Saturday

Thank God for elves!’

Now I know that you’ll be looking somewhat askance as you read that last sentence, so I had better explain.

You see the elves I am talking about have absolutely nothing to do with those airy fairy creatures who inhabit the pages of children’s story books. These are the local Bridgford elves who are much more practical. In fact they are a darned sight more useful than any small shoe repairing creature who works only at night and demands payment in milk and honey or is it gold.

I am sure that there is an economy somewhere in Europe that benefits hugely from such creatures, but we Brits obviously prefer to deal with our own kind and not Gnomes or Elves or, worse still damned Frogs!

But let’s forget all the hoo ha of the current economic crisis that is bedevilling Europe and focus on where things are real and productive – back here in Nottingham!

It all began some time ago when one of the toilets started to play up. First of all it would sometimes flush quite happily but now and then it would only attempt a half hearted flush and so you would have to repeat the process to make sure that everything was sent on its way to the great sewer system somewhere else!

As you may well know I am not the slightest bit technical or handy and as far as I am concerned the inner workings of toilets and sewage in general is something I am happy to remain ignorant about. However, as we all know, things never stay the same. Over time the flushing became a work of art. You had to know just how to push the handle in order to get the full effect or else the toilet just didn’t work as intended.

Then to make matters even worse the cistern would happily fill itself and carry on letting in water without stopping as it should. By now Da Boss was a tad unhappy with the whole situation and I was tasked with “Fixing it”

You can imagine my despondency at this ultimatum. I am quite happy to do almost anything that doesn’t involve actual work. If you want important topics to be discussed at length then I’m your man, but when it comes to minor practical matters like getting a new porch light that actually works then you really do need to look elsewhere.

Unless, of course, if you are Da Boss. In that case you simply make my life more and more uncomfortable until I can stand it no longer and set about trying to find someone who can do0 practical stuff.

I have tried doing it myself, but the results have been so painful to all that I am basically banned from quite a lot of things – especially anything that involves water!
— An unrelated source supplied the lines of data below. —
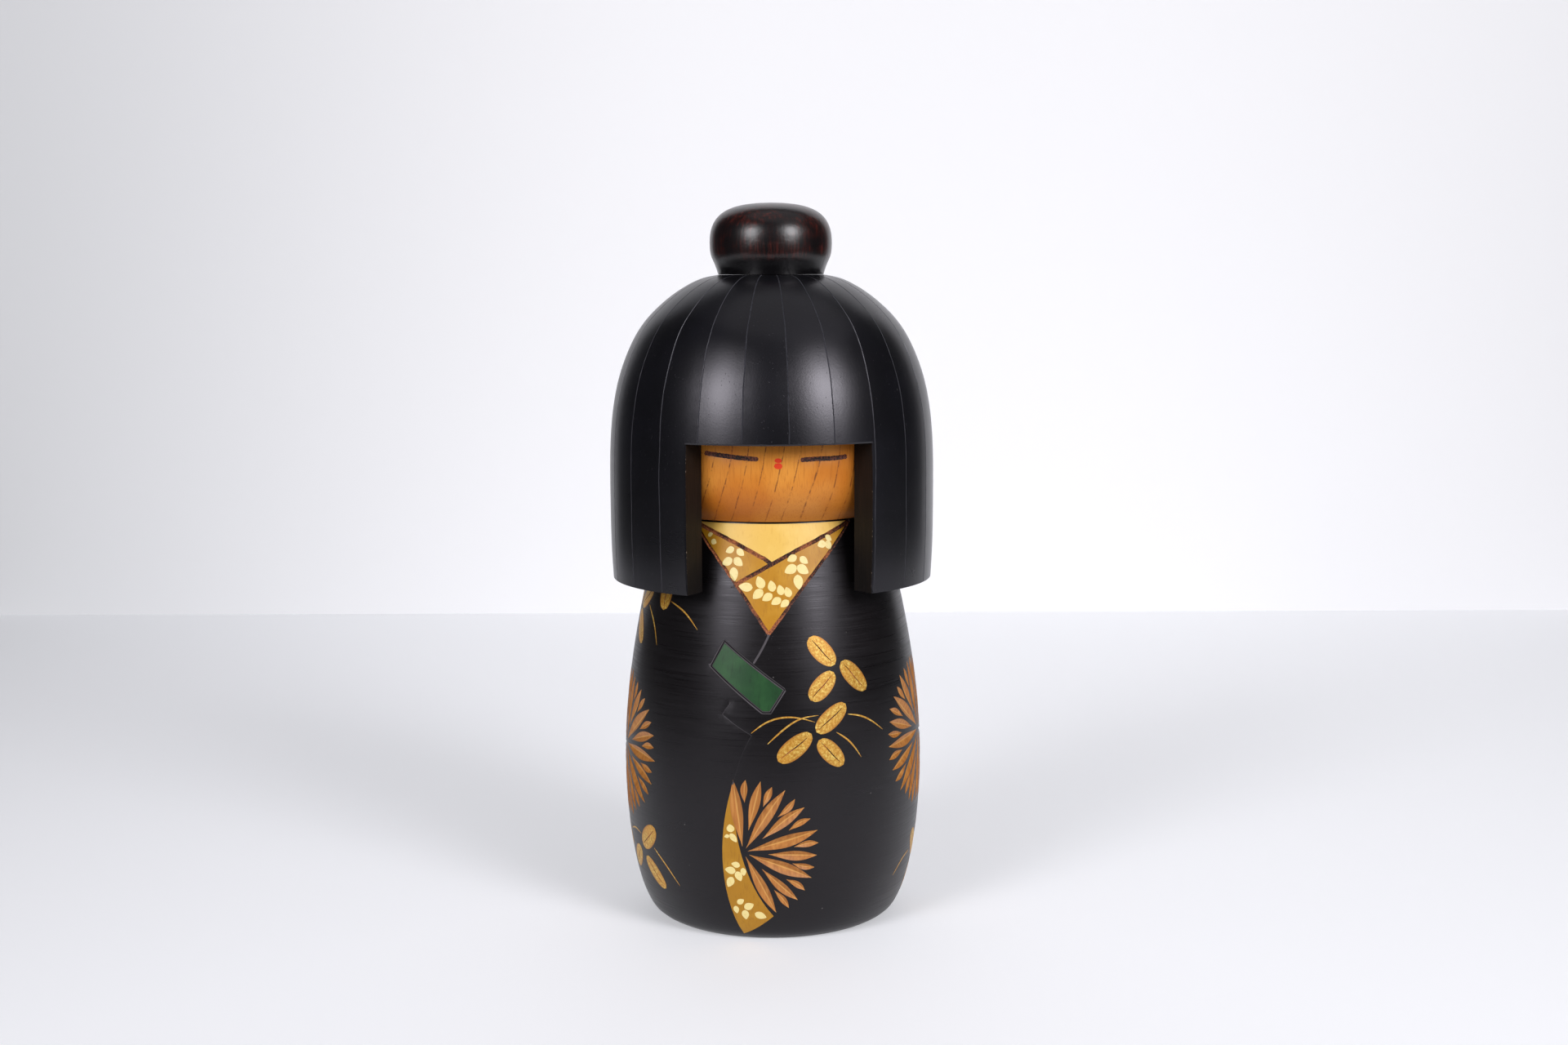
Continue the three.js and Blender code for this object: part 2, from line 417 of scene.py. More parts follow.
class Skin:  # a turned surface unrolled flat, cut along every mark on it, and rolled up again
    def __init__(self, surface, step, seam):  # seam is the azimuth of the sheet's right-hand edge
        self.surface = surface
        self.step = step
        self.wide = 2 * math.pi * surface.widest
        self.left = math.radians(seam - 360) * surface.widest
        self.rows = round(surface.length / step)
        self.columns = round(self.wide / step)
        self.up = surface.length * np.arange(self.rows + 1) / self.rows
        self.marks, self.points, self.edges = [], [], []

    def add(self, mark):
        self.marks.append(mark)

    def chain(self, places, closed):  # a line of points joined by edges
        first = len(self.points)
        self.points += [tuple(p) for p in places]
        ids = list(range(first, len(self.points)))
        self.edges += zip(ids, ids[1:])
        if closed:
            self.edges.append((ids[-1], ids[0]))
        return ids

    def drawBorder(self):
        across = self.left + self.wide * np.arange(self.columns + 1) / self.columns
        self.chain([(x, 0.0) for x in across] + [(across[-1], y) for y in self.up[1:]]
                   + [(x, self.surface.length) for x in across[-2::-1]]
                   + [(self.left, y) for y in self.up[-2:0:-1]], True)

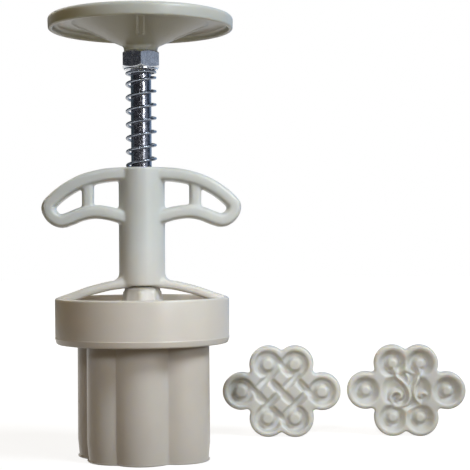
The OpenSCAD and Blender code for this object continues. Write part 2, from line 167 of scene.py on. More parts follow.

This is where the elves came to the rescue and quite honestly I am absolutely delighted to find a particularly handy elf called Simon. He may well be a software engineer of the first class sort, but that is of no interest to me. It is his skill ability and sheer logical handiness that have impressed me to the nth degree!

He turned up to deal with the overflowing cistern having first had me go and purchase the right sort of replacement valve thingy. That was all sorted and made good within half an hour and he then asked me about the lack of syphon efficiency.

I stared at him because he was clearly speaking a language that I didn’t understand. Yes, I knew what individual words meant. It was just the particular combination and way he was using them that made absolutely NO SENSE AT ALL to me.

My rather stupefied and stunned look told Simon that he was asking questions well above my pay grade, so he took matters into his own hands and started twiddling and tweaking inside the cistern. Within two minutes he stepped back, gave the flush handle the tiniest of pushes and Voila – the darned thing worked perfectly.

No more would I have to pump away nine or ten times to get the most grudging of results flush-wise. Now even the tiniest of tots could simply wash away all evidence of their visit to the toilet. My life was suddenly much rosier and brighter than before.

I had not only solved the imminent water disaster but also the long standing flush problem with just one elf! Even better, Simon is coming back to fix that porch light I mentioned in passing. The back door will soon be a much more secure system once again, of this I am completely confident – Long live the Elves of West Bridgford.

And what do I have to do to benefit from these Elves? I simply have to rub a few people’s backs or necks or feet. Something I thoroughly enjoy doing and which is as rewarding to me as fixing a cistern is to my current tip top elf – Simon!